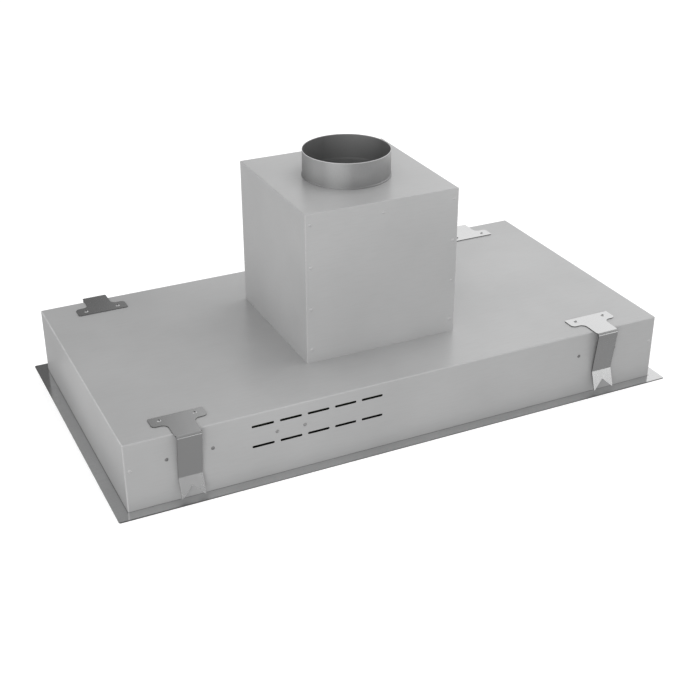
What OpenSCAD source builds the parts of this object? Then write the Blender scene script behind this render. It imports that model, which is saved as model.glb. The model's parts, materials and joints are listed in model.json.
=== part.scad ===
// Ceiling range hood: a flat sheet-metal casing that is pushed up into a hole in the ceiling,
// with a motor box and a duct collar above it and a perimeter suction panel below it.
// The hood stands on its flange. The origin is the centre of the flange's underside,
// X runs left to right, Y front to back and Z up.

/* [Casing] */
// Length of the casing, left to right
casing_w = 960; // [920:5:1100]
// Depth of the casing, front to back
casing_d = 490; // [480:5:560]
// Height of the casing above the flange
casing_h = 117; // [112:1:140]
// Thickness of the casing and motor box sheet
sheet_t = 1; // [0.8:0.1:1.4]
// Outside radius of the folded edges
bend_r = 2; // [1.8:0.1:3]
// Width of the folded foot round the open underside
casing_foot = 12; // [10:0.5:13]

/* [Vent slots] */
// Length of one vent slot
slot_l = 37; // [30:0.5:42]
// Height of one vent slot
slot_h = 4; // [3:0.1:5]
// Distance from one slot to the next in a row
slot_pitch = 46.7; // [44:0.1:50]
// Number of slots in a row
slot_count = 5; // [3:1:6]
// Start of the first slot, from the casing's left end
slot_start = 202; // [195:1:215]
// Upper row of slots, below the casing's top
slot_drop = 22; // [19:0.5:24]
// Distance between the two rows of slots
slot_row_gap = 36; // [32:0.5:38]

/* [Flange] */
// Reach of the flange past the casing, all round
flange_over = 20; // [15:1:35]
// Thickness of the flange sheet
flange_t = 1.5; // [1.2:0.1:2]
// Radius of the flange's corners
flange_corner_r = 3; // [2:0.5:9]
// Width of the flange inside the casing, left and right
side_border = 75; // [72:1:90]
// Width of the flange inside the casing, front and back
front_border = 26; // [25:0.5:36]
// Height of the upstand round the opening, from the flange's underside
upstand_h = 44; // [42:0.5:48]
// Thickness of the upstand
upstand_t = 1.2; // [1:0.1:1.5]

/* [Motor box] */
// Width of the motor box
box_w = 272; // [266:1:310]
// Depth of the motor box
box_d = 272; // [266:1:300]
// Height of the motor box above the casing
box_h = 259; // [250:1:290]
// Width of the folded edges behind the front cover
box_fold = 16; // [14:0.5:18]
// Width of the folded foot on the casing
box_foot = 15; // [12:0.5:18]
// Radius on the front cover's edges
cover_edge_r = 0.7; // [0.4:0.1:0.8]

/* [Duct collar] */
// Outside diameter of the collar
collar_dia = 147; // [140:1:150]
// Height of the collar above the motor box
collar_h = 44; // [38:1:60]
// Thickness of the collar sheet
collar_t = 0.8; // [0.6:0.1:1.2]
// Depth of the collar below the motor box's top
collar_drop = 45; // [43:0.5:48]
// Height of the bead at the foot of the collar
bead_h = 3; // [2:0.2:4]
// Reach of the bead past the collar
bead_out = 1.2; // [0.8:0.1:1.6]

/* [Damper] */
// Radius of the damper pin
pin_r = 2; // [1.6:0.1:2.4]
// Running clearance of the damper pin and the panel's hinge pins
pin_gap = 0.06; // [0.04:0.01:0.1]
// Thickness of a flap
flap_t = 0.8; // [0.6:0.1:1]
// Clearance between a flap's edge and the collar
flap_edge_gap = 1; // [0.6:0.1:1.5]

/* [Blower] */
// Outside radius of the fan wheel
wheel_r = 70; // [66:0.5:71]
// Width of the fan wheel
wheel_w = 110; // [100:1:112]
// Number of blades
blade_count = 38; // [30:1:44]
// Depth of a blade, from its outer to its inner edge
blade_depth = 13; // [11:0.5:14]
// Radius of a blade's curve
blade_arc_r = 9; // [8:0.5:12]
// Thickness of a blade
blade_t = 0.8; // [0.6:0.1:1]
// Gap between the wheel and the scroll at the tongue
tongue_gap = 6; // [5:0.5:7]
// Growth of the scroll's radius, from the tongue to the outlet
scroll_growth = 38; // [34:0.5:39]
// Inside width of the scroll
scroll_w = 130; // [128:0.5:134]
// Thickness of the blower's sheet
scroll_t = 1; // [0.8:0.1:1.2]
// Height of the outlet above the fan's axis
outlet_rise = 81; // [80:0.5:83]
// Height of the adaptor from the outlet to the collar
adaptor_h = 26; // [24:0.5:30]
// Radius of the air inlet's throat
inlet_r = 54; // [50:0.5:54]
// Radius of the inlet's rolled lip
lip_r = 8; // [6.5:0.5:8]
// Radius of the motor
motor_r = 38; // [34:0.5:40]
// Radius of the motor shaft
shaft_r = 4; // [3:0.1:5]

/* [Suction panel] */
// Width of the suction gap round the panel
panel_gap = 15; // [14:0.5:17]
// Height of the panel above the flange's underside
panel_lift = 1; // [0.5:0.1:1.5]
// Thickness of the whole panel
panel_h = 15; // [14:0.5:16]
// Thickness of the panel's skin
skin_t = 1.2; // [0.8:0.1:1.5]

/* [Filters] */
// Thickness of a grease filter
filter_h = 9.5; // [9:0.1:10]
// Width of the filter's edge channel
filter_bar = 12; // [10:0.5:14]
// Thickness of the filter's mesh
mesh_t = 5; // [4:0.2:6]
// Width of a mesh strand
strand_w = 3; // [2:0.1:4]
// Length of a mesh diamond
diamond_l = 36; // [34:0.5:44]
// Height of a mesh diamond
diamond_h = 22; // [21:0.5:28]

/* [Ceiling clips] */
// Centre of the left clips, from the casing's left end
clip_left = 99; // [90:1:130]
// Centre of the right clips, from the casing's right end
clip_right = 110; // [100:1:130]
// Thickness of the spring steel
clip_t = 1.5; // [1:0.1:1.8]
// Width of the clip's leaf
clip_leaf_w = 39; // [30:0.5:44]
// Width of the clip's bar
clip_bar_w = 88; // [80:1:96]
// Depth of the clip's bar
clip_bar_d = 26; // [22:0.5:30]
// Reach of the clip's bar over the casing, from the wall
clip_reach = 53.5; // [50:0.5:58]
// Reach of the clip's upper bend past the wall
clip_over = 14.5; // [12:0.5:18]
// Distance of the leaf's waist from the wall
clip_waist = 4; // [3:0.5:6]
// Reach of the clip's tips past the wall
clip_tip_over = 16.5; // [14:0.5:19]
// Height of the clip's tips above the ceiling face
clip_tip_gap = 9.5; // [8:0.5:12]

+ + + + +

▸ **GOAL**:
Extract the listing in its entirety, matching it exactly.

▸ **RESULT OF THE TASK**:
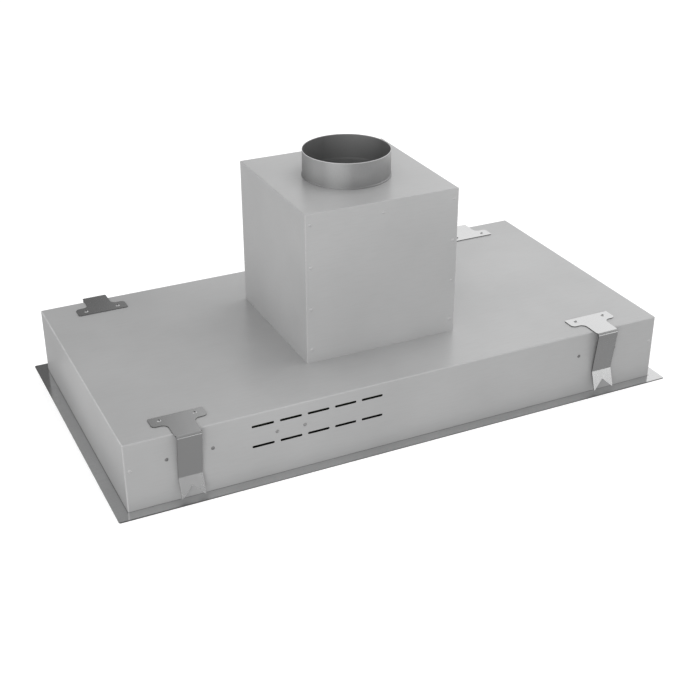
What OpenSCAD source builds the parts of this object? Then write the Blender scene script behind this render. It imports that model, which is saved as model.glb. The model's parts, materials and joints are listed in model.json.
=== part.scad ===
// Ceiling range hood: a flat sheet-metal casing that is pushed up into a hole in the ceiling,
// with a motor box and a duct collar above it and a perimeter suction panel below it.
// The hood stands on its flange. The origin is the centre of the flange's underside,
// X runs left to right, Y front to back and Z up.

/* [Casing] */
// Length of the casing, left to right
casing_w = 960; // [920:5:1100]
// Depth of the casing, front to back
casing_d = 490; // [480:5:560]
// Height of the casing above the flange
casing_h = 117; // [112:1:140]
// Thickness of the casing and motor box sheet
sheet_t = 1; // [0.8:0.1:1.4]
// Outside radius of the folded edges
bend_r = 2; // [1.8:0.1:3]
// Width of the folded foot round the open underside
casing_foot = 12; // [10:0.5:13]

/* [Vent slots] */
// Length of one vent slot
slot_l = 37; // [30:0.5:42]
// Height of one vent slot
slot_h = 4; // [3:0.1:5]
// Distance from one slot to the next in a row
slot_pitch = 46.7; // [44:0.1:50]
// Number of slots in a row
slot_count = 5; // [3:1:6]
// Start of the first slot, from the casing's left end
slot_start = 202; // [195:1:215]
// Upper row of slots, below the casing's top
slot_drop = 22; // [19:0.5:24]
// Distance between the two rows of slots
slot_row_gap = 36; // [32:0.5:38]

/* [Flange] */
// Reach of the flange past the casing, all round
flange_over = 20; // [15:1:35]
// Thickness of the flange sheet
flange_t = 1.5; // [1.2:0.1:2]
// Radius of the flange's corners
flange_corner_r = 3; // [2:0.5:9]
// Width of the flange inside the casing, left and right
side_border = 75; // [72:1:90]
// Width of the flange inside the casing, front and back
front_border = 26; // [25:0.5:36]
// Height of the upstand round the opening, from the flange's underside
upstand_h = 44; // [42:0.5:48]
// Thickness of the upstand
upstand_t = 1.2; // [1:0.1:1.5]

/* [Motor box] */
// Width of the motor box
box_w = 272; // [266:1:310]
// Depth of the motor box
box_d = 272; // [266:1:300]
// Height of the motor box above the casing
box_h = 259; // [250:1:290]
// Width of the folded edges behind the front cover
box_fold = 16; // [14:0.5:18]
// Width of the folded foot on the casing
box_foot = 15; // [12:0.5:18]
// Radius on the front cover's edges
cover_edge_r = 0.7; // [0.4:0.1:0.8]

/* [Duct collar] */
// Outside diameter of the collar
collar_dia = 147; // [140:1:150]
// Height of the collar above the motor box
collar_h = 44; // [38:1:60]
// Thickness of the collar sheet
collar_t = 0.8; // [0.6:0.1:1.2]
// Depth of the collar below the motor box's top
collar_drop = 45; // [43:0.5:48]
// Height of the bead at the foot of the collar
bead_h = 3; // [2:0.2:4]
// Reach of the bead past the collar
bead_out = 1.2; // [0.8:0.1:1.6]

/* [Damper] */
// Radius of the damper pin
pin_r = 2; // [1.6:0.1:2.4]
// Running clearance of the damper pin and the panel's hinge pins
pin_gap = 0.06; // [0.04:0.01:0.1]
// Thickness of a flap
flap_t = 0.8; // [0.6:0.1:1]
// Clearance between a flap's edge and the collar
flap_edge_gap = 1; // [0.6:0.1:1.5]

/* [Blower] */
// Outside radius of the fan wheel
wheel_r = 70; // [66:0.5:71]
// Width of the fan wheel
wheel_w = 110; // [100:1:112]
// Number of blades
blade_count = 38; // [30:1:44]
// Depth of a blade, from its outer to its inner edge
blade_depth = 13; // [11:0.5:14]
// Radius of a blade's curve
blade_arc_r = 9; // [8:0.5:12]
// Thickness of a blade
blade_t = 0.8; // [0.6:0.1:1]
// Gap between the wheel and the scroll at the tongue
tongue_gap = 6; // [5:0.5:7]
// Growth of the scroll's radius, from the tongue to the outlet
scroll_growth = 38; // [34:0.5:39]
// Inside width of the scroll
scroll_w = 130; // [128:0.5:134]
// Thickness of the blower's sheet
scroll_t = 1; // [0.8:0.1:1.2]
// Height of the outlet above the fan's axis
outlet_rise = 81; // [80:0.5:83]
// Height of the adaptor from the outlet to the collar
adaptor_h = 26; // [24:0.5:30]
// Radius of the air inlet's throat
inlet_r = 54; // [50:0.5:54]
// Radius of the inlet's rolled lip
lip_r = 8; // [6.5:0.5:8]
// Radius of the motor
motor_r = 38; // [34:0.5:40]
// Radius of the motor shaft
shaft_r = 4; // [3:0.1:5]

/* [Suction panel] */
// Width of the suction gap round the panel
panel_gap = 15; // [14:0.5:17]
// Height of the panel above the flange's underside
panel_lift = 1; // [0.5:0.1:1.5]
// Thickness of the whole panel
panel_h = 15; // [14:0.5:16]
// Thickness of the panel's skin
skin_t = 1.2; // [0.8:0.1:1.5]

/* [Filters] */
// Thickness of a grease filter
filter_h = 9.5; // [9:0.1:10]
// Width of the filter's edge channel
filter_bar = 12; // [10:0.5:14]
// Thickness of the filter's mesh
mesh_t = 5; // [4:0.2:6]
// Width of a mesh strand
strand_w = 3; // [2:0.1:4]
// Length of a mesh diamond
diamond_l = 36; // [34:0.5:44]
// Height of a mesh diamond
diamond_h = 22; // [21:0.5:28]

/* [Ceiling clips] */
// Centre of the left clips, from the casing's left end
clip_left = 99; // [90:1:130]
// Centre of the right clips, from the casing's right end
clip_right = 110; // [100:1:130]
// Thickness of the spring steel
clip_t = 1.5; // [1:0.1:1.8]
// Width of the clip's leaf
clip_leaf_w = 39; // [30:0.5:44]
// Width of the clip's bar
clip_bar_w = 88; // [80:1:96]
// Depth of the clip's bar
clip_bar_d = 26; // [22:0.5:30]
// Reach of the clip's bar over the casing, from the wall
clip_reach = 53.5; // [50:0.5:58]
// Reach of the clip's upper bend past the wall
clip_over = 14.5; // [12:0.5:18]
// Distance of the leaf's waist from the wall
clip_waist = 4; // [3:0.5:6]
// Reach of the clip's tips past the wall
clip_tip_over = 16.5; // [14:0.5:19]
// Height of the clip's tips above the ceiling face
clip_tip_gap = 9.5; // [8:0.5:12]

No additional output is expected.